I was buying Vermont American sawzall blades from home cracko until HD stop selling them. Not as good as Milwaukee but for half the price they were worth it.
I was online today looking for VA bulk blades on eBay and other sites and could only find 25 packs.


----------



## WarnerConstInc. (Jan 30, 2008)

I think you can get 100 hilti ones for a buck a piece.


----------



## festerized (May 19, 2007)

Are they the thick back style like Milwaukee’s ax? 
The axe is the only blade that can hold up 

I did score 100 9” AX bi metal blades from eBay today 100 count for $249.00 with free shipping.
There’s another seller selling 2k 9” bi-metal blades for 2k, that’s a good deal.

Don’t want to spend 2k on blades right now; I’m trying to buy a new to me van.
The auto dealers average around 3k more than buying the same vehicle from a private owner.

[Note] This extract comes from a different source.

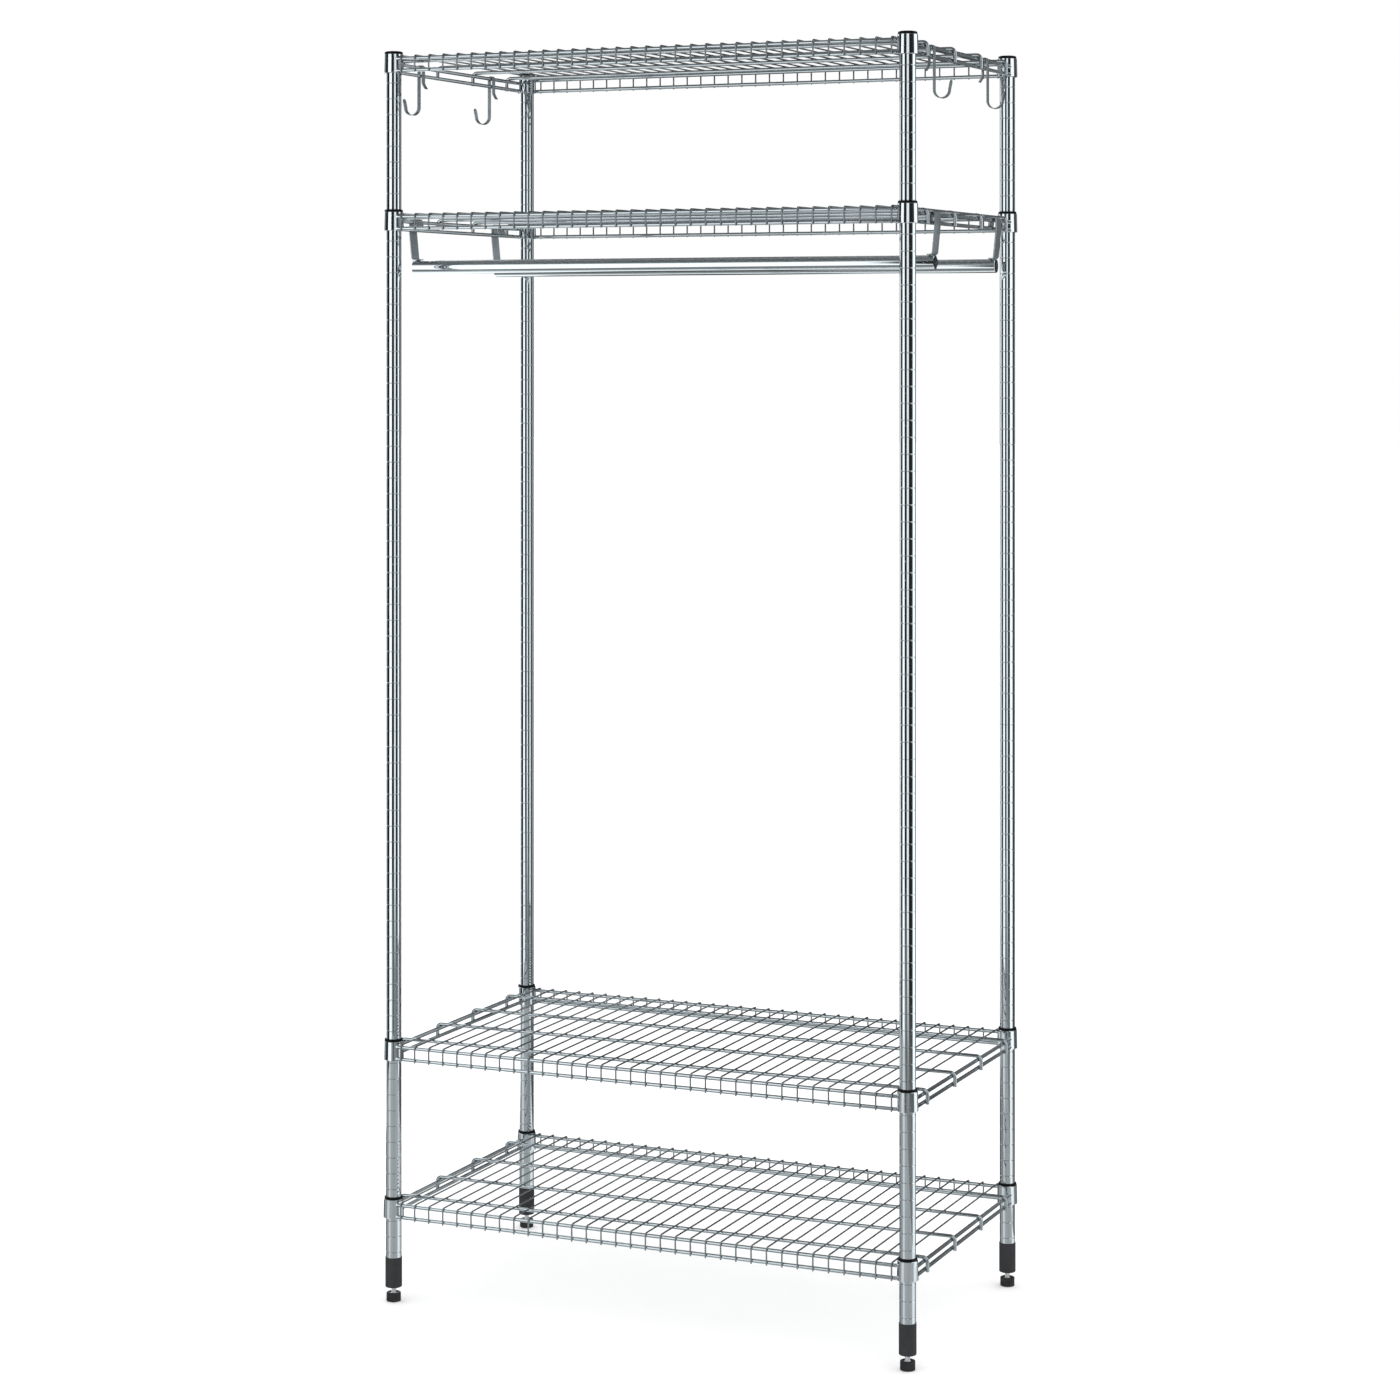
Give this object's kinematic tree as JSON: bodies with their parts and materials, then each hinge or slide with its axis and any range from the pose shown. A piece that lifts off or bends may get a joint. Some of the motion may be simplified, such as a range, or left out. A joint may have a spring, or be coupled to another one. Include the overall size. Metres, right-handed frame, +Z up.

FYI looking for a Ford E350 (extended if possible 2004 to 2007), don’t want to spend no more then 8k


----------



## RobertCDF (Aug 18, 2005)

I like the Diablo sawzall blades... They cost more but they last a lot longer.


----------



## Framer53 (Feb 23, 2008)

festerized said:


> Are they the thick back style like Milwaukee’s ax?
> The axe is the only blade that can hold up
> 
> I did score 100 9” AX bi metal blades from eBay today 100 count for $249.00 with free shipping.
> ...



I believe Darcy gave you the correct answer. Get a hold of your Hilti rep and negotiate. Remind them of how many gun nails you buy. I think my old boss paid .60cents last year. he buys 1000 at a time.

9inch bimetal. They last and are better than most!!


----------



## festerized (May 19, 2007)

Framer53 said:


> I believe Darcy gave you the correct answer. Get a hold of your Hilti rep and negotiate. Remind them of how many gun nails you buy. I think my old boss paid .60cents last year. he buys 1000 at a time.
> 
> 9inch bimetal. They last and are better than most!!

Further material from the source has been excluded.